(Aim): Please copy all the lines that follow, word for word.

(Source material):
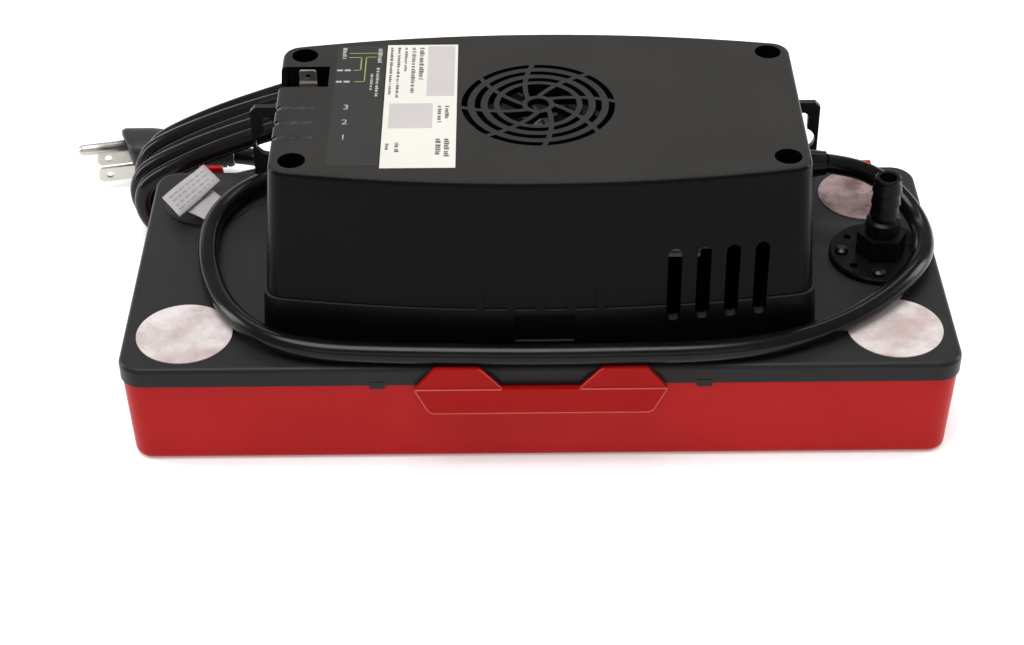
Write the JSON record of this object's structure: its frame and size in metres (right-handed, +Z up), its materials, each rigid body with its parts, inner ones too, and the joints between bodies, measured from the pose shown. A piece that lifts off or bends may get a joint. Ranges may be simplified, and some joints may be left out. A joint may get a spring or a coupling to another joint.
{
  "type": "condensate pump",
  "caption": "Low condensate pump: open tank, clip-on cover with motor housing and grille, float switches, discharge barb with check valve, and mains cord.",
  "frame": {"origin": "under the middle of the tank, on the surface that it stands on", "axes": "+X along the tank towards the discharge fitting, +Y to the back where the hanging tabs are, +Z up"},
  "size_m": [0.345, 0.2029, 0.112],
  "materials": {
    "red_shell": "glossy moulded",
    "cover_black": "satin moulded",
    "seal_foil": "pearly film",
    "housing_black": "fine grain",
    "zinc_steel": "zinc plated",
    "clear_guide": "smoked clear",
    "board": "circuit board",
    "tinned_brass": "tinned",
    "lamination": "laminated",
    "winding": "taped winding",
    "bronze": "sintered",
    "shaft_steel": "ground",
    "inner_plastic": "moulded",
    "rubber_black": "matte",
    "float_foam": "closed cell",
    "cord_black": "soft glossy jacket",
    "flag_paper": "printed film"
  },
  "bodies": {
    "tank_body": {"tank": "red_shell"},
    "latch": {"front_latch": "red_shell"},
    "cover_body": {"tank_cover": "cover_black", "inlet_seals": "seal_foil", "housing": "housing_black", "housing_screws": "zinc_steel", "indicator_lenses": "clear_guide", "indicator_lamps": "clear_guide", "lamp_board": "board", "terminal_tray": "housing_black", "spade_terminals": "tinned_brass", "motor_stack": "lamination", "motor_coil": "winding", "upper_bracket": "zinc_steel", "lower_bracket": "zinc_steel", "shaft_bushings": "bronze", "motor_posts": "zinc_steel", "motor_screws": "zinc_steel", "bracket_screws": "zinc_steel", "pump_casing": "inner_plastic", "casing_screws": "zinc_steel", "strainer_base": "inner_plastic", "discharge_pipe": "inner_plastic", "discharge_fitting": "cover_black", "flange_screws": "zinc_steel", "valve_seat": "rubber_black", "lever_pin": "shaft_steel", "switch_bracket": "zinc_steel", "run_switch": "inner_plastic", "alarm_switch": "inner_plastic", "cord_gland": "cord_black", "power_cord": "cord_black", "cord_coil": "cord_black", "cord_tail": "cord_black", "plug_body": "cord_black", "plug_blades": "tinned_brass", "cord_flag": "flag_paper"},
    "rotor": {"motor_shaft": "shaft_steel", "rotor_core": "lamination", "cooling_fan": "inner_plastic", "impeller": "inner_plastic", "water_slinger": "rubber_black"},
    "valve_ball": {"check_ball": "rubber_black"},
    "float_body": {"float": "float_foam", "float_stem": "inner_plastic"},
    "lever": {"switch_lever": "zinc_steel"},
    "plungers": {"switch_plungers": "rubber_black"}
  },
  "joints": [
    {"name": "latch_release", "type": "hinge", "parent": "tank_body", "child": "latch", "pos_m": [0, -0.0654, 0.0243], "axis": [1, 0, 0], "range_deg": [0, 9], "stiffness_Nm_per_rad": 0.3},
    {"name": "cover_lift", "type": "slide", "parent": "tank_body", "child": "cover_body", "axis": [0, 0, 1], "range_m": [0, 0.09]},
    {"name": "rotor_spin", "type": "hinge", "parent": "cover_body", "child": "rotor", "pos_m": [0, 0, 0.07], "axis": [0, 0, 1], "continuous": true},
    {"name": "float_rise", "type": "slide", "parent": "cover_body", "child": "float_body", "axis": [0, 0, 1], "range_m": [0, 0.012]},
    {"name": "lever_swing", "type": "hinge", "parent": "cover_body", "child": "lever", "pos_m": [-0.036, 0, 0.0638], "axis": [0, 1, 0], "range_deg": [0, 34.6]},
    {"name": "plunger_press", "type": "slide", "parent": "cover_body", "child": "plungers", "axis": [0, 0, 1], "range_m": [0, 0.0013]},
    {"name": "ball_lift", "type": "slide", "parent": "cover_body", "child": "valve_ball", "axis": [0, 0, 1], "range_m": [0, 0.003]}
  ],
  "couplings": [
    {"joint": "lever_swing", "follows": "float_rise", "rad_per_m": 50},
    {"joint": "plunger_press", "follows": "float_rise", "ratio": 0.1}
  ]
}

(Output):
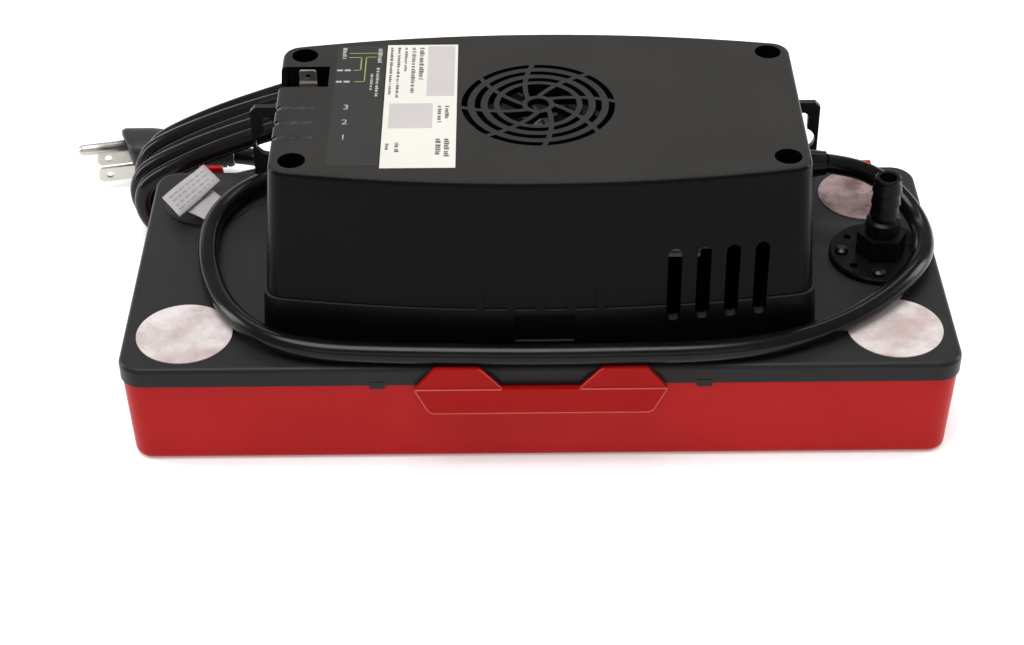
Write the JSON record of this object's structure: its frame and size in metres (right-handed, +Z up), its materials, each rigid body with its parts, inner ones too, and the joints between bodies, measured from the pose shown. A piece that lifts off or bends may get a joint. Ranges may be simplified, and some joints may be left out. A joint may get a spring or a coupling to another joint.
{
  "type": "condensate pump",
  "caption": "Low condensate pump: open tank, clip-on cover with motor housing and grille, float switches, discharge barb with check valve, and mains cord.",
  "frame": {"origin": "under the middle of the tank, on the surface that it stands on", "axes": "+X along the tank towards the discharge fitting, +Y to the back where the hanging tabs are, +Z up"},
  "size_m": [0.345, 0.2029, 0.112],
  "materials": {
    "red_shell": "glossy moulded",
    "cover_black": "satin moulded",
    "seal_foil": "pearly film",
    "housing_black": "fine grain",
    "zinc_steel": "zinc plated",
    "clear_guide": "smoked clear",
    "board": "circuit board",
    "tinned_brass": "tinned",
    "lamination": "laminated",
    "winding": "taped winding",
    "bronze": "sintered",
    "shaft_steel": "ground",
    "inner_plastic": "moulded",
    "rubber_black": "matte",
    "float_foam": "closed cell",
    "cord_black": "soft glossy jacket",
    "flag_paper": "printed film"
  },
  "bodies": {
    "tank_body": {"tank": "red_shell"},
    "latch": {"front_latch": "red_shell"},
    "cover_body": {"tank_cover": "cover_black", "inlet_seals": "seal_foil", "housing": "housing_black", "housing_screws": "zinc_steel", "indicator_lenses": "clear_guide", "indicator_lamps": "clear_guide", "lamp_board": "board", "terminal_tray": "housing_black", "spade_terminals": "tinned_brass", "motor_stack": "lamination", "motor_coil": "winding", "upper_bracket": "zinc_steel", "lower_bracket": "zinc_steel", "shaft_bushings": "bronze", "motor_posts": "zinc_steel", "motor_screws": "zinc_steel", "bracket_screws": "zinc_steel", "pump_casing": "inner_plastic", "casing_screws": "zinc_steel", "strainer_base": "inner_plastic", "discharge_pipe": "inner_plastic", "discharge_fitting": "cover_black", "flange_screws": "zinc_steel", "valve_seat": "rubber_black", "lever_pin": "shaft_steel", "switch_bracket": "zinc_steel", "run_switch": "inner_plastic", "alarm_switch": "inner_plastic", "cord_gland": "cord_black", "power_cord": "cord_black", "cord_coil": "cord_black", "cord_tail": "cord_black", "plug_body": "cord_black", "plug_blades": "tinned_brass", "cord_flag": "flag_paper"},
    "rotor": {"motor_shaft": "shaft_steel", "rotor_core": "lamination", "cooling_fan": "inner_plastic", "impeller": "inner_plastic", "water_slinger": "rubber_black"},
    "valve_ball": {"check_ball": "rubber_black"},
    "float_body": {"float": "float_foam", "float_stem": "inner_plastic"},
    "lever": {"switch_lever": "zinc_steel"},
    "plungers": {"switch_plungers": "rubber_black"}
  },
  "joints": [
    {"name": "latch_release", "type": "hinge", "parent": "tank_body", "child": "latch", "pos_m": [0, -0.0654, 0.0243], "axis": [1, 0, 0], "range_deg": [0, 9], "stiffness_Nm_per_rad": 0.3},
    {"name": "cover_lift", "type": "slide", "parent": "tank_body", "child": "cover_body", "axis": [0, 0, 1], "range_m": [0, 0.09]},
    {"name": "rotor_spin", "type": "hinge", "parent": "cover_body", "child": "rotor", "pos_m": [0, 0, 0.07], "axis": [0, 0, 1], "continuous": true},
    {"name": "float_rise", "type": "slide", "parent": "cover_body", "child": "float_body", "axis": [0, 0, 1], "range_m": [0, 0.012]},
    {"name": "lever_swing", "type": "hinge", "parent": "cover_body", "child": "lever", "pos_m": [-0.036, 0, 0.0638], "axis": [0, 1, 0], "range_deg": [0, 34.6]},
    {"name": "plunger_press", "type": "slide", "parent": "cover_body", "child": "plungers", "axis": [0, 0, 1], "range_m": [0, 0.0013]},
    {"name": "ball_lift", "type": "slide", "parent": "cover_body", "child": "valve_ball", "axis": [0, 0, 1], "range_m": [0, 0.003]}
  ],
  "couplings": [
    {"joint": "lever_swing", "follows": "float_rise", "rad_per_m": 50},
    {"joint": "plunger_press", "follows": "float_rise", "ratio": 0.1}
  ]
}